▽

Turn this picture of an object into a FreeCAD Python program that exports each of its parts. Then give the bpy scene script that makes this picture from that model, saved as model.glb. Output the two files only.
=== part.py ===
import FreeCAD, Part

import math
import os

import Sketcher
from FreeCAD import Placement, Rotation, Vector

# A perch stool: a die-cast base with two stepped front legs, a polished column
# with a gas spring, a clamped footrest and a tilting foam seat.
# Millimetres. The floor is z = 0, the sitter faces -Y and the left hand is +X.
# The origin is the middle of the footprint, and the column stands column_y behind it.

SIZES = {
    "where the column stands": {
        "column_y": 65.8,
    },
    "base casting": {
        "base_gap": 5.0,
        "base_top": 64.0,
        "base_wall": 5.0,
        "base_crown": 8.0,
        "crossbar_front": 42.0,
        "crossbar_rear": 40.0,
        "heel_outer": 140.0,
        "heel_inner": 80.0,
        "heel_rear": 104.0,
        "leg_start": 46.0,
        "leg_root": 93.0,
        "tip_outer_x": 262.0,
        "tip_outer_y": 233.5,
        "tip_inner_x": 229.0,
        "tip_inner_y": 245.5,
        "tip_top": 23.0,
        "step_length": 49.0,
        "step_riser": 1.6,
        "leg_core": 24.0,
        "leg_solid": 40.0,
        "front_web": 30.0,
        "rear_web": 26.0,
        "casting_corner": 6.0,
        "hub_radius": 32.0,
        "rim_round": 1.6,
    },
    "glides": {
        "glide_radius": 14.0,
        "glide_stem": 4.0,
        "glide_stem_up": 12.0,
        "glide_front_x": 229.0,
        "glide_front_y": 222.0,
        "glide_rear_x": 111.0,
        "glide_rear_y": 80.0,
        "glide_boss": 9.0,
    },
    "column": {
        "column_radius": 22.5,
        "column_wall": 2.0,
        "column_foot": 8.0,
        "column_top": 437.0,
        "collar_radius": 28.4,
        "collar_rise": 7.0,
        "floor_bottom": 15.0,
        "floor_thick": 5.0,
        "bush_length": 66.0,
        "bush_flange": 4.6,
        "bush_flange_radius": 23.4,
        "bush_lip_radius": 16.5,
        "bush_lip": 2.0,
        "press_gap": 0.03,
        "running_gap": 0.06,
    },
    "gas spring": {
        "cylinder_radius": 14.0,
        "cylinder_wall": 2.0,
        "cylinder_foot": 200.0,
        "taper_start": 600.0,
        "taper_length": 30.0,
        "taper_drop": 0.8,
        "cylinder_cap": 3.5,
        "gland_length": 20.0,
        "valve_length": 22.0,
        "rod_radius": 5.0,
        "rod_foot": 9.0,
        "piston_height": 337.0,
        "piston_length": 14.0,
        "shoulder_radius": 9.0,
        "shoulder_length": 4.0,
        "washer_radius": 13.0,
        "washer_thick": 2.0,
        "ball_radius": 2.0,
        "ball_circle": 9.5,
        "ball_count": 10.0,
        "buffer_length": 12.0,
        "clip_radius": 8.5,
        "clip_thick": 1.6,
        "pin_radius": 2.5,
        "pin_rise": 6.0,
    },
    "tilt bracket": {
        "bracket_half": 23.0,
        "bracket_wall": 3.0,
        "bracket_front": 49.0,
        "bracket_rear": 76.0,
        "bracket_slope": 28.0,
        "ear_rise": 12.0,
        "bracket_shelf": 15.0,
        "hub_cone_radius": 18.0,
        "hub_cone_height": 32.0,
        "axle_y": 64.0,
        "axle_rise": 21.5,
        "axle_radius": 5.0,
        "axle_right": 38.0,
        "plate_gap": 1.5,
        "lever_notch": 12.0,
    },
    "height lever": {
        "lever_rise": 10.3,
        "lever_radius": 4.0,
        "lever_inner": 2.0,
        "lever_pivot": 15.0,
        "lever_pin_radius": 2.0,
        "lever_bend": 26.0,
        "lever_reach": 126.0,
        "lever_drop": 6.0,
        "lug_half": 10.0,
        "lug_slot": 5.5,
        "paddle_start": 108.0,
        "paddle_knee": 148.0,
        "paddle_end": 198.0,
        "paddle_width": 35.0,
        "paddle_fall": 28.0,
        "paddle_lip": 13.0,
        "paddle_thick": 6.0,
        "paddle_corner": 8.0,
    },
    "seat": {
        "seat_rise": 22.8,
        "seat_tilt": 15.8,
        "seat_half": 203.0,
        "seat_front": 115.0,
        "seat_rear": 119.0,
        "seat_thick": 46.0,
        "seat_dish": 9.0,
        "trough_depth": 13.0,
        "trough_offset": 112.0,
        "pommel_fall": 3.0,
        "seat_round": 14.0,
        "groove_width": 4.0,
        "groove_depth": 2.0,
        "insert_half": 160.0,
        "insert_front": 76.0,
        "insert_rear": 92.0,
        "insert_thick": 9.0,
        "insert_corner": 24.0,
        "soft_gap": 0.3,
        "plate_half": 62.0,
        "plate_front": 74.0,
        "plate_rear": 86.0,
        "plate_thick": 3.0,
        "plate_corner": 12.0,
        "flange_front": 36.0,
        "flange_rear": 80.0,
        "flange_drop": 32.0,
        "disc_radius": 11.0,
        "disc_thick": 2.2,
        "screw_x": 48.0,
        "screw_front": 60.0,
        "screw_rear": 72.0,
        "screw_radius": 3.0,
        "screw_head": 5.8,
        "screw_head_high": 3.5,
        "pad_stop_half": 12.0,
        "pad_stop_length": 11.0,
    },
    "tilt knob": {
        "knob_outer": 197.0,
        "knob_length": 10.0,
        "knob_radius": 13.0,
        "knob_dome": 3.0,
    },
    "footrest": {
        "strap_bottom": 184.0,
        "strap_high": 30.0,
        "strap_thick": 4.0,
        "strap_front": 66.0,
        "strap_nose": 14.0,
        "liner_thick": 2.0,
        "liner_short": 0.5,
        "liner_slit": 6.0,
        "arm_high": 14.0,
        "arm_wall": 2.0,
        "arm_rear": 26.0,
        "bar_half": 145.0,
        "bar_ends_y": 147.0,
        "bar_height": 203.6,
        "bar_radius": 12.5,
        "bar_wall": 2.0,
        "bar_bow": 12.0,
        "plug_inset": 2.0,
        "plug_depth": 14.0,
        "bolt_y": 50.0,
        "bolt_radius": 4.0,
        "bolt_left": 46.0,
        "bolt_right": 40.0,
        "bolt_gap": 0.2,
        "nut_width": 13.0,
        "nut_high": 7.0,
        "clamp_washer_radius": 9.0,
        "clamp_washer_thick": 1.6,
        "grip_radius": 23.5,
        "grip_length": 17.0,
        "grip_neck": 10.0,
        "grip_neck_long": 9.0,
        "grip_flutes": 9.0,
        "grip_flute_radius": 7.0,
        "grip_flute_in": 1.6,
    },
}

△
▽

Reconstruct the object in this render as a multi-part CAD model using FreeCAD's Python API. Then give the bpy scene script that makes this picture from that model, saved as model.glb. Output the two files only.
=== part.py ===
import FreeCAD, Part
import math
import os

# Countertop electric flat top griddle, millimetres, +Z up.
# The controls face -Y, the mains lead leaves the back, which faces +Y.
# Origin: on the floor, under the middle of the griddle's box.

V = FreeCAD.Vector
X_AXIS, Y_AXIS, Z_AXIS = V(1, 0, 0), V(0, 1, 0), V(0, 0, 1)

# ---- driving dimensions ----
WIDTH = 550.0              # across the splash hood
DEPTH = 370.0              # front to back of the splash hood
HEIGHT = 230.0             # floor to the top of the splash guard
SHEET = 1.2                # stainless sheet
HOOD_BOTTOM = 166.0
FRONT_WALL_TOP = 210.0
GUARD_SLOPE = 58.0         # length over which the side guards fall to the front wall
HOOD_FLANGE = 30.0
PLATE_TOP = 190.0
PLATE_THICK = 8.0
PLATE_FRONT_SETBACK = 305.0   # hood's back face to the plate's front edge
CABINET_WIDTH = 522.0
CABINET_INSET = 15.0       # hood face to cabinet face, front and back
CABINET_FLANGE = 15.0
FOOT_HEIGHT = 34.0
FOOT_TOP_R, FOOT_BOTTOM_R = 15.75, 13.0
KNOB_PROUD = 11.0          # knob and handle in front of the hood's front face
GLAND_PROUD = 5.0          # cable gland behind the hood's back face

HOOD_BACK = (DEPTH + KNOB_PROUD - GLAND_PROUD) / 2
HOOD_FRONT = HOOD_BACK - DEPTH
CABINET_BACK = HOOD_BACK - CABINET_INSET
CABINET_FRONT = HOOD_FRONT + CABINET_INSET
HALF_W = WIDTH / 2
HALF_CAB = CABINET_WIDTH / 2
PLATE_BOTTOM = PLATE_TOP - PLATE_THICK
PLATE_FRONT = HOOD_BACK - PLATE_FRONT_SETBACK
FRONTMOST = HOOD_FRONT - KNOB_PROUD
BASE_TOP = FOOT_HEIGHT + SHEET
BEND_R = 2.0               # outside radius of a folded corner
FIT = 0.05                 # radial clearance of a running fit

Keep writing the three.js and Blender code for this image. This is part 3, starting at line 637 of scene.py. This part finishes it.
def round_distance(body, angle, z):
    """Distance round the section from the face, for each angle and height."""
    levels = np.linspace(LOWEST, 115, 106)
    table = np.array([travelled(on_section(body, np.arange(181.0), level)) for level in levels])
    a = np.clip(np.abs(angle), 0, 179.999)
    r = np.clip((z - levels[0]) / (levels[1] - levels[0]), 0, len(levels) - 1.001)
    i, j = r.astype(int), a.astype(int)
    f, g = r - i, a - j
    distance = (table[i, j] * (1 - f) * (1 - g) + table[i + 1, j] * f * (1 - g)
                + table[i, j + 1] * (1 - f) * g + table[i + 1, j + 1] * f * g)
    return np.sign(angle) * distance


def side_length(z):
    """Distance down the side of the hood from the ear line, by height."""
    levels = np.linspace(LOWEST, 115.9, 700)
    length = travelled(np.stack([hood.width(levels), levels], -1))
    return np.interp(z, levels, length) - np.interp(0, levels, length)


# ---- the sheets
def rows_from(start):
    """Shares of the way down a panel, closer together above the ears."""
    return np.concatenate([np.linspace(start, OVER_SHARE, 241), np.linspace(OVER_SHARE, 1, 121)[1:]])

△
▽

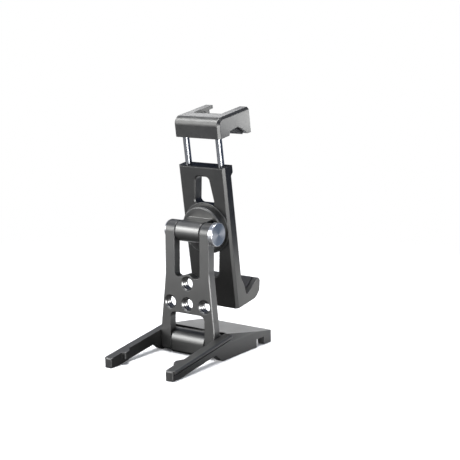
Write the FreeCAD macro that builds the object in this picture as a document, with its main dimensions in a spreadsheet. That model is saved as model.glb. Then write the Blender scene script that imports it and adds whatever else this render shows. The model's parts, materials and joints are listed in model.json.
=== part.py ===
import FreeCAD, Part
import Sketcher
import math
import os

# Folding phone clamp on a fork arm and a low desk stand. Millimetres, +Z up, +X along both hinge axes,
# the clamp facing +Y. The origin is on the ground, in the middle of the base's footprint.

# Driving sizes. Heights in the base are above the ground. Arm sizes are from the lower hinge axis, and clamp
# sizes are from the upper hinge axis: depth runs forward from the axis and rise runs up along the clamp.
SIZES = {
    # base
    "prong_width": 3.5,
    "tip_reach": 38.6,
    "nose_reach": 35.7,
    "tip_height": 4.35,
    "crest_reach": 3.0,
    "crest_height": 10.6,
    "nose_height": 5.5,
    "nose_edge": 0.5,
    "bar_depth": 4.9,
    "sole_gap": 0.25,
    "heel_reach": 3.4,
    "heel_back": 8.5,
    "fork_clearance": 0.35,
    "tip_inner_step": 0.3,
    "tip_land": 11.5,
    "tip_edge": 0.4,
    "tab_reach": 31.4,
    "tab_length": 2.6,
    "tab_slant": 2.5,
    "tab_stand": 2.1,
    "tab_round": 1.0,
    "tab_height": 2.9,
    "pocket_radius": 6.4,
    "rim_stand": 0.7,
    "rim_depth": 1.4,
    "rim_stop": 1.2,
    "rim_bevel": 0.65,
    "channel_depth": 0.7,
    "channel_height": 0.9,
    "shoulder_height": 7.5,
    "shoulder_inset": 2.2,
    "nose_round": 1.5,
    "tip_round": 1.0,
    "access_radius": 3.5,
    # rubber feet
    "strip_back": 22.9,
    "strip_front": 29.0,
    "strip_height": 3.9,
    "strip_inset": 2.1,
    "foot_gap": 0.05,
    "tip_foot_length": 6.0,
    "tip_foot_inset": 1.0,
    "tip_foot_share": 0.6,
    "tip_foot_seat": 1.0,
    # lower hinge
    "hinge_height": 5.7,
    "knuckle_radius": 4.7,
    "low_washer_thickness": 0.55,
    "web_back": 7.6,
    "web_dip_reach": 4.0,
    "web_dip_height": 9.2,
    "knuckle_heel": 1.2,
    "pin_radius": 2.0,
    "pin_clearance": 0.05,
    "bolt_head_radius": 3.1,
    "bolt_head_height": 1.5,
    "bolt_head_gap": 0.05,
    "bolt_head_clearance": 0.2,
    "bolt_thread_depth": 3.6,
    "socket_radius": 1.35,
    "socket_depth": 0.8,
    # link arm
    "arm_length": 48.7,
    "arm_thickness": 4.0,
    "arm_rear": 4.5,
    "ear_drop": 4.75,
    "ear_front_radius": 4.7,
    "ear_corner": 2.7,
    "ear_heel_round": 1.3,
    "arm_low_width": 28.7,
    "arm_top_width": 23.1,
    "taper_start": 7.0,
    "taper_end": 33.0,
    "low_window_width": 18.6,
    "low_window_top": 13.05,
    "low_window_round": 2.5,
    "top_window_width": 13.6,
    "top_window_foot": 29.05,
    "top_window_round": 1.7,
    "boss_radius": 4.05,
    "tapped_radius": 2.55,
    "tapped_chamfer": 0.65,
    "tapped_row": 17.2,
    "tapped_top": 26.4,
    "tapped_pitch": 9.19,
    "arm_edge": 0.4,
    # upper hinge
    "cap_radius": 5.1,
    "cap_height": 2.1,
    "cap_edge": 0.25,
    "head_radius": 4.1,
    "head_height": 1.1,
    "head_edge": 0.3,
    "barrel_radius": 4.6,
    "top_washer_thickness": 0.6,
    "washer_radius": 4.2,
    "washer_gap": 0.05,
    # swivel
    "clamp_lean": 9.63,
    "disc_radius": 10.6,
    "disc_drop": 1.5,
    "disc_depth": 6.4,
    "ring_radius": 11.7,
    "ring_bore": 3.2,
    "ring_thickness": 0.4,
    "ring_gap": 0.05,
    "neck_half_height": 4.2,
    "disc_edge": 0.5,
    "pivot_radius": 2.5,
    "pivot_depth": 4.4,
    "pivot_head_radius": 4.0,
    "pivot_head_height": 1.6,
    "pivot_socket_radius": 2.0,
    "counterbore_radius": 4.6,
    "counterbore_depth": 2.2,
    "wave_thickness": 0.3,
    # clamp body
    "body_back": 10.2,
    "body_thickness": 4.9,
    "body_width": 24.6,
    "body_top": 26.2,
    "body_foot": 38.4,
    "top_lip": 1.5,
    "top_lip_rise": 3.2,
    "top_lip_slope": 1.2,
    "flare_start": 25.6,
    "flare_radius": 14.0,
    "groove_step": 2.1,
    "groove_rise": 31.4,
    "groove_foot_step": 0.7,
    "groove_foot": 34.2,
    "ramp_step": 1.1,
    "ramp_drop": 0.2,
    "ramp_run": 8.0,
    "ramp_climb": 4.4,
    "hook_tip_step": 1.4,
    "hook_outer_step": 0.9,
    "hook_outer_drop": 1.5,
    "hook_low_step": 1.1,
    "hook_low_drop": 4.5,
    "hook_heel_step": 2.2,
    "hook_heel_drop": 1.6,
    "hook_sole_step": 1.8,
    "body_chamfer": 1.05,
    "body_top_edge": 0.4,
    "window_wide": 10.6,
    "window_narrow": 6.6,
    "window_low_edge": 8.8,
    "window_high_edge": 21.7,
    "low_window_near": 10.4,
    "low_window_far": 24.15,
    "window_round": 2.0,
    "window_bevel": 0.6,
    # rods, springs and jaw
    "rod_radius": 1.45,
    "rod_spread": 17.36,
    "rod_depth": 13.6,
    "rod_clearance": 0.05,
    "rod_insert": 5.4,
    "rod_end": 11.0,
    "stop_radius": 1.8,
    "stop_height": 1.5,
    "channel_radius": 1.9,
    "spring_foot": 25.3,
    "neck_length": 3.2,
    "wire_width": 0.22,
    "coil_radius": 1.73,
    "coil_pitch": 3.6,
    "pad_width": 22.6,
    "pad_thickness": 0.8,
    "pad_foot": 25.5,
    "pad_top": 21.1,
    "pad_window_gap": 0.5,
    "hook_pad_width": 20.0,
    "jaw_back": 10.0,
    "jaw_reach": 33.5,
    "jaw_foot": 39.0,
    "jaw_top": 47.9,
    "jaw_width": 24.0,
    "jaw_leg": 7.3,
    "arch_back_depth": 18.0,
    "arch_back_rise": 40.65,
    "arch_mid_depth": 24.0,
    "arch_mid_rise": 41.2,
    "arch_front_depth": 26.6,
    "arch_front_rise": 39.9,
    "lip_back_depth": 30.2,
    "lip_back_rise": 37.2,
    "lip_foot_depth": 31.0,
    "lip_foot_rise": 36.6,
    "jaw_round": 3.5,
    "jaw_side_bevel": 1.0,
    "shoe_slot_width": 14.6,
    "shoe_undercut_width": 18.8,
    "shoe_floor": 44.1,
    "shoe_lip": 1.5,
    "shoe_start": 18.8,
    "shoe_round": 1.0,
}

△

Return the lines from the line with "Reconstruct the object" through the line with "X_AXIS, Y_AXIS, Z_AXIS", inclusive, exactly as they stand, and nothing else.

[FINAL RESULT]
Reconstruct the object in this render as a multi-part CAD model using FreeCAD's Python API. Then give the bpy scene script that makes this picture from that model, saved as model.glb. Output the two files only.
=== part.py ===
import FreeCAD, Part
import math
import os

# Countertop electric flat top griddle, millimetres, +Z up.
# The controls face -Y, the mains lead leaves the back, which faces +Y.
# Origin: on the floor, under the middle of the griddle's box.

V = FreeCAD.Vector
X_AXIS, Y_AXIS, Z_AXIS = V(1, 0, 0), V(0, 1, 0), V(0, 0, 1)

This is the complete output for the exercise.